**MATERIAL**
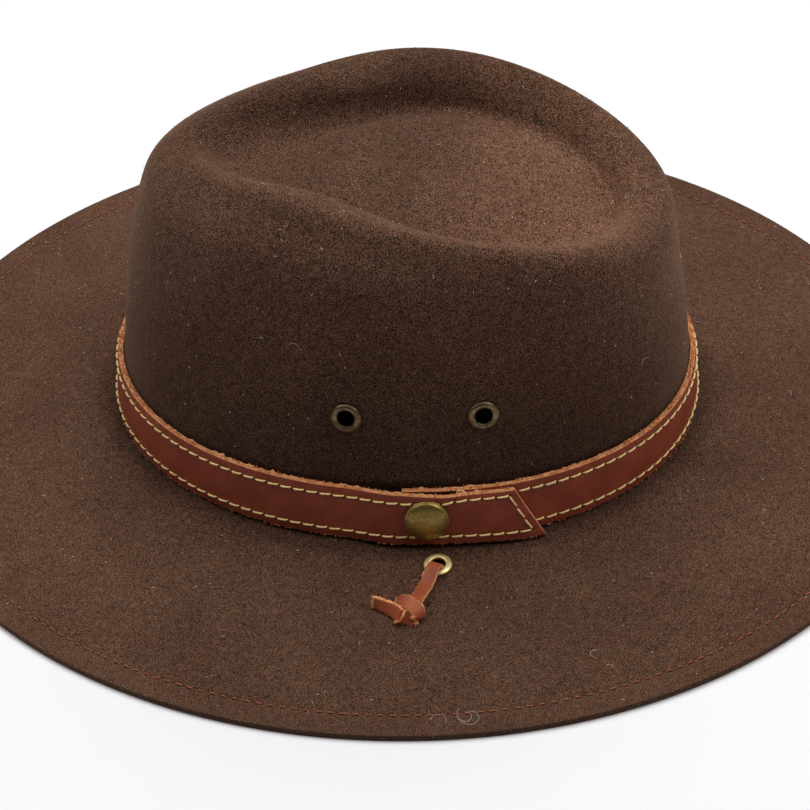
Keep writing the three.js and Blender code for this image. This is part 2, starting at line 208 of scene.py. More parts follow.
def domed(rings: np.ndarray, poles: np.ndarray, values: dict[str, np.ndarray] | None = None) -> Shell:
    """Joins rings of points into one shell whose two ends are fans of triangles round a pole.

    Args:
        rings: the points, an array of rings by points by three.
        poles: the two points that close the first and the last ring.
        values: patterns on the rings' points and then on the poles.

    Returns:
        The closed shell.
    """
    rows, sides = rings.shape[:2]
    at = np.arange(sides)
    after = (at + 1) % sides
    pole, last = np.full(sides, rows * sides), (rows - 1) * sides
    fans = [np.stack([pole, after, at], -1), np.stack([pole + 1, last + at, last + after], -1)]
    points = np.concatenate([rings.reshape(-1, 3), poles])
    return Shell(points, [grid_faces(rows, sides), *fans], values or {})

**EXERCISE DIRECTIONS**
Would you reproduce the material above in full, exactly as given?

**WORKED ANSWER**
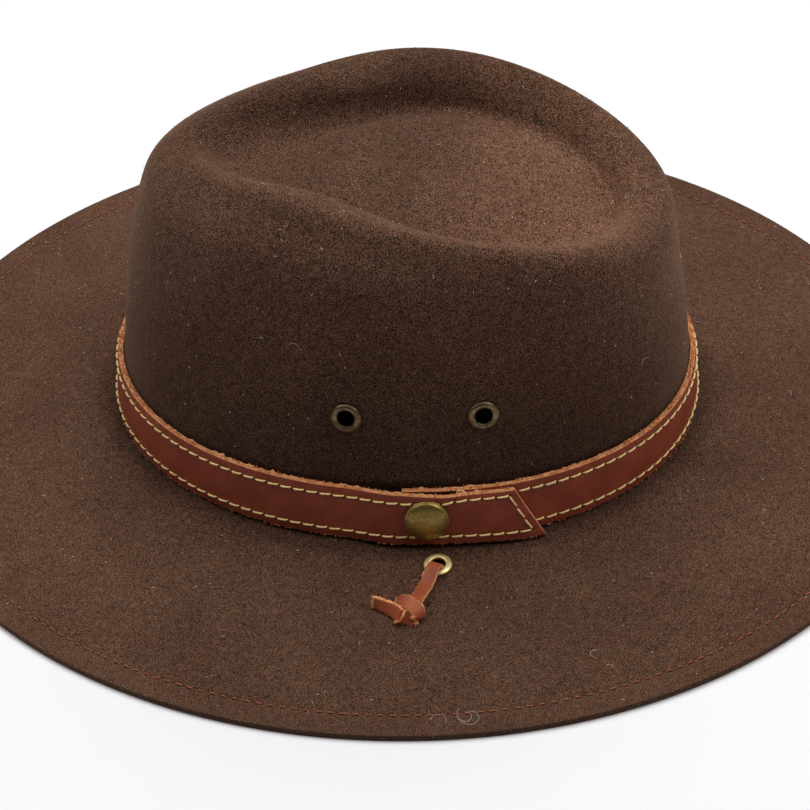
Keep writing the three.js and Blender code for this image. This is part 2, starting at line 208 of scene.py. More parts follow.
def domed(rings: np.ndarray, poles: np.ndarray, values: dict[str, np.ndarray] | None = None) -> Shell:
    """Joins rings of points into one shell whose two ends are fans of triangles round a pole.

    Args:
        rings: the points, an array of rings by points by three.
        poles: the two points that close the first and the last ring.
        values: patterns on the rings' points and then on the poles.

    Returns:
        The closed shell.
    """
    rows, sides = rings.shape[:2]
    at = np.arange(sides)
    after = (at + 1) % sides
    pole, last = np.full(sides, rows * sides), (rows - 1) * sides
    fans = [np.stack([pole, after, at], -1), np.stack([pole + 1, last + at, last + after], -1)]
    points = np.concatenate([rings.reshape(-1, 3), poles])
    return Shell(points, [grid_faces(rows, sides), *fans], values or {})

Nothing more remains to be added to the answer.